Why OIG Did This Audit

In 2017, HHS declared the opioid epidemic in the United States a public health emergency. As part of its efforts to combat the opioid crisis, the Health Resources and Services Administration (HRSA) awarded $200.5 million in Access Increases in Mental Health and Substance Abuse Services (AIMS) grants to health centers nationwide. OIG audited AIMS grant funds awarded to health centers as part of our oversight of the integrity and proper stewardship of Federal funds used to combat the opioid crisis.

Our objective was to determine whether health centers in selected States used their AIMS grant funding in accordance with Federal requirements and grant terms.

How OIG Did This Audit

Our audit covered AIMS grant funds totaling $112.9 million awarded to 665 health centers in the 30 States with the highest opioid overdose death rates in calendar year (CY) 2016. Depending on a health center's budget period, these funds could be spent during the period

September 1, 2017, through May 31, 2019. We reviewed a statistical sample of 100 health centers from the 30 States to determine whether the health centers: (1) met AIMS grant requirements for mental health and substance use disorder (SUD) service expansion and (2) claimed allowable costs.

What OIG Found

Most health centers in the 30 States did not use their AIMS grant funding in accordance with Federal requirements and grant terms. Sixty-seven of the 100 health centers in our sample did not meet mental health and SUD service expansion requirements (30), claimed unallowable costs (34), and did not properly allocate salaries and other expenditures to their AIMS grants (34). These deficiencies occurred because health centers faced issues with hiring qualified staff, and their financial management systems did not ensure that only allowable, allocable, and documented costs were charged to their AIMS grants. In addition, HRSA did not effectively monitor health centers' progress toward meeting service expansion requirements and did not ensure that health centers spent their AIMS grant funds in accordance with grant requirements.
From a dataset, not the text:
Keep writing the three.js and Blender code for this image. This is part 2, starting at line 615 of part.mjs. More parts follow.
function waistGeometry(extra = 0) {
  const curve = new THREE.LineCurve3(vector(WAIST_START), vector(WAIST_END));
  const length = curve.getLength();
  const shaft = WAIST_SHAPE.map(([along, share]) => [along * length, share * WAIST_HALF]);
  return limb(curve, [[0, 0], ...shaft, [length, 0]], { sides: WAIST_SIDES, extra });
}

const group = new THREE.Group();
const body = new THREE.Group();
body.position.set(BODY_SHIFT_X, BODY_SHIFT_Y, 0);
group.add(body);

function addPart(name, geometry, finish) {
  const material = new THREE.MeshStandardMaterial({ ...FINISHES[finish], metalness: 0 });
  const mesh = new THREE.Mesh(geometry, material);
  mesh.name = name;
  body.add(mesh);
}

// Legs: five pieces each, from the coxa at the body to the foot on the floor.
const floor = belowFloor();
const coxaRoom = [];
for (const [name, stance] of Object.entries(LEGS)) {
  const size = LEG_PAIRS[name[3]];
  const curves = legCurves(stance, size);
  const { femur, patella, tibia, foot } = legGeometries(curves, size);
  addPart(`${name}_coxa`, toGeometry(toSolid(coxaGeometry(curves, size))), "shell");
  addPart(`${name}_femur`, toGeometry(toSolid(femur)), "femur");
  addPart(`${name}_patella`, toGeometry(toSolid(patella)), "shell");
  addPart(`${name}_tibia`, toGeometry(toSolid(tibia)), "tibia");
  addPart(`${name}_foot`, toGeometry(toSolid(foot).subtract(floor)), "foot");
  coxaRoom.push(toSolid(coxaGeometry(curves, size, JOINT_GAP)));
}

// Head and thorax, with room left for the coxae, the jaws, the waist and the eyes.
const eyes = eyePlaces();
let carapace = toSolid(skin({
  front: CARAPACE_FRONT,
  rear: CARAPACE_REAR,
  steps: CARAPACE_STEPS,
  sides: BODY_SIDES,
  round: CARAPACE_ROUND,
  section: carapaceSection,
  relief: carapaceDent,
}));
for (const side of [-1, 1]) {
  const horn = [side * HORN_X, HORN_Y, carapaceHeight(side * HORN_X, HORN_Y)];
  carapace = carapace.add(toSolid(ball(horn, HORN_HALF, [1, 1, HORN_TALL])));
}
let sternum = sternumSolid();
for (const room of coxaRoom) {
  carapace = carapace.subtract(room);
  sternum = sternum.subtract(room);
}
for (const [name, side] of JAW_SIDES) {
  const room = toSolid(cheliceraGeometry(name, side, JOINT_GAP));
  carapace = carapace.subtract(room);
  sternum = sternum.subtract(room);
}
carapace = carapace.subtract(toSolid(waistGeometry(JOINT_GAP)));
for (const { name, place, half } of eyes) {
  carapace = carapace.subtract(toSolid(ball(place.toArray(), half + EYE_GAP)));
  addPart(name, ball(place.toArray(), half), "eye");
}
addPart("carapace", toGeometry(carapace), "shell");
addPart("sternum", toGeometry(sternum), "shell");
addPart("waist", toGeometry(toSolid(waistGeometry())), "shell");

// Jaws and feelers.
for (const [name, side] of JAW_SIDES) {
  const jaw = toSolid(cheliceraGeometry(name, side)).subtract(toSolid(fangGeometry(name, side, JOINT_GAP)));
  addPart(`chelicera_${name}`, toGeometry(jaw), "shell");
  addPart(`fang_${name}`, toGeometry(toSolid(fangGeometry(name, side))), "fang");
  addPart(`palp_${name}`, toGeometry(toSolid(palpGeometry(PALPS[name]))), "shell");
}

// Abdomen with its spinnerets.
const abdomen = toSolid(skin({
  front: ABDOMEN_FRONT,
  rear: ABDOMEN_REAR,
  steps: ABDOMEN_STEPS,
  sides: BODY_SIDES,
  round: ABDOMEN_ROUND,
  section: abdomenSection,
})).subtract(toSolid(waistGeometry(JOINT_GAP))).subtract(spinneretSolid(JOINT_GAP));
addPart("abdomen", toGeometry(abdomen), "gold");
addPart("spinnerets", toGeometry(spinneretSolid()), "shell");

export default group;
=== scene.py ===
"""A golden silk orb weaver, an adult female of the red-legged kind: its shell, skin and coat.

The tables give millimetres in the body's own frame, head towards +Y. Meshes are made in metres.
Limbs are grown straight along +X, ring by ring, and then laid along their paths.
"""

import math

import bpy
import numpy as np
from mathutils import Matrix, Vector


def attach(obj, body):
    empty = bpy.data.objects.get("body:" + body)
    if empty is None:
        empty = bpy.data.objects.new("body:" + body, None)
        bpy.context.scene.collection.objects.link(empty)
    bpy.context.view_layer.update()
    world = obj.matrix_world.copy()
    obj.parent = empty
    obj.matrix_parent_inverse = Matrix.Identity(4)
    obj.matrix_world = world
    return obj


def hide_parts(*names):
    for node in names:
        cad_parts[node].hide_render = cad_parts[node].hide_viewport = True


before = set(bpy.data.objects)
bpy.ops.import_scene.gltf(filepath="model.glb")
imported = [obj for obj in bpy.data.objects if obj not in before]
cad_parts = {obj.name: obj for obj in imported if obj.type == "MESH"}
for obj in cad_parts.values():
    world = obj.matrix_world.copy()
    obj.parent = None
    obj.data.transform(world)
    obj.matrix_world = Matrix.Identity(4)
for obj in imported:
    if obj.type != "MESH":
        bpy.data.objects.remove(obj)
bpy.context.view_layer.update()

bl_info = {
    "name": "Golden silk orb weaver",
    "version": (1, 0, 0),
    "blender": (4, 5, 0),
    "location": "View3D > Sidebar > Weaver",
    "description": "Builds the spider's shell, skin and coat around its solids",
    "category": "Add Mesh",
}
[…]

On the basis of our sample results, we estimated that 454 of 665 health centers did not use their AIMS grant funding in accordance with Federal requirements and grant terms. We also estimated that 125 health centers did not increase the total number of mental health and SUD services patients from CY 2017 to CY 2018, and that 99 health centers did not hire new staff or increase hours of existing staff within 120 days of their AIMS grant award. As a result, patients may not have received the needed mental health or SUD services. In addition, we estimated that the health centers charged unallowable costs totaling nearly $6 million and improperly allocated costs totaling $10.9 million to their AIMS grants that could have been spent on AIMS-related purposes.
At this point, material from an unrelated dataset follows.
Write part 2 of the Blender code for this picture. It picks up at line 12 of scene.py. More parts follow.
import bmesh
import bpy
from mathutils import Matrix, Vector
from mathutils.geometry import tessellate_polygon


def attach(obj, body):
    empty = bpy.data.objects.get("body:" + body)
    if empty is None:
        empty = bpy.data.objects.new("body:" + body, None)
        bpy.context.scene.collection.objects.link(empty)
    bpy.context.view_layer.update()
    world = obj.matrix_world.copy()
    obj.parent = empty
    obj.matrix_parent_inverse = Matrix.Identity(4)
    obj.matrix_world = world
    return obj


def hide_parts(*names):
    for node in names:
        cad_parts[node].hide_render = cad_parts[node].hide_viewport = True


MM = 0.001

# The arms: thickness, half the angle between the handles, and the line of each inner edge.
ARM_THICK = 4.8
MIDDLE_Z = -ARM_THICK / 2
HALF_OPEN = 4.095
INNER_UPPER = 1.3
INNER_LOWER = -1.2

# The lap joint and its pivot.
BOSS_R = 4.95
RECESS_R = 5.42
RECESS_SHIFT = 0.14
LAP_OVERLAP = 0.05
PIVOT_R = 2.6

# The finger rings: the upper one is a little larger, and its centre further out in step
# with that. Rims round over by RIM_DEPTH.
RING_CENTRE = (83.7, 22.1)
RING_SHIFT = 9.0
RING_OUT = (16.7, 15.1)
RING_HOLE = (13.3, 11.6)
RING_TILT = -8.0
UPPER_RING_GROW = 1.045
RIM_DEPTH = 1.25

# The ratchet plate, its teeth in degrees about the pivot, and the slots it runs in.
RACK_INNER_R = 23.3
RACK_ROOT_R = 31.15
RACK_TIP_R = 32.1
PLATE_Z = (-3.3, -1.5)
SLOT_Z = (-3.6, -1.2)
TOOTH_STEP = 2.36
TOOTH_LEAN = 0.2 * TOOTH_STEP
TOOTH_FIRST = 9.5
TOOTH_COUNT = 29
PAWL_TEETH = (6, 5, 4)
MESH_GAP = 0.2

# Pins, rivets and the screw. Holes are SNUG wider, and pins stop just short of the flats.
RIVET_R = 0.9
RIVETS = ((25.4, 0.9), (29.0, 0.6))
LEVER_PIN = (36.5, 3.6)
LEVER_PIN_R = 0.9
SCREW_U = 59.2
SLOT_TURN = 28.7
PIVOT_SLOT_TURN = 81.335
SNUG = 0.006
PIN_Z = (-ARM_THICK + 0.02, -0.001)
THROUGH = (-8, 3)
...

What OIG Recommends and HRSA Comments

We made a series of recommendations to HRSA, including that it improve its monitoring of how health centers meet targets for future grant funding opportunities and charge expenditures to their HRSA grants. We also recommend that HRSA require the health centers to refund unallowable and improperly allocated costs to the Federal Government.

HRSA concurred with our recommendation that it improve its monitoring, partially concurred with our other recommendations, and described actions that it has taken or plans to take to address them. We maintain that our findings and recommendations are valid.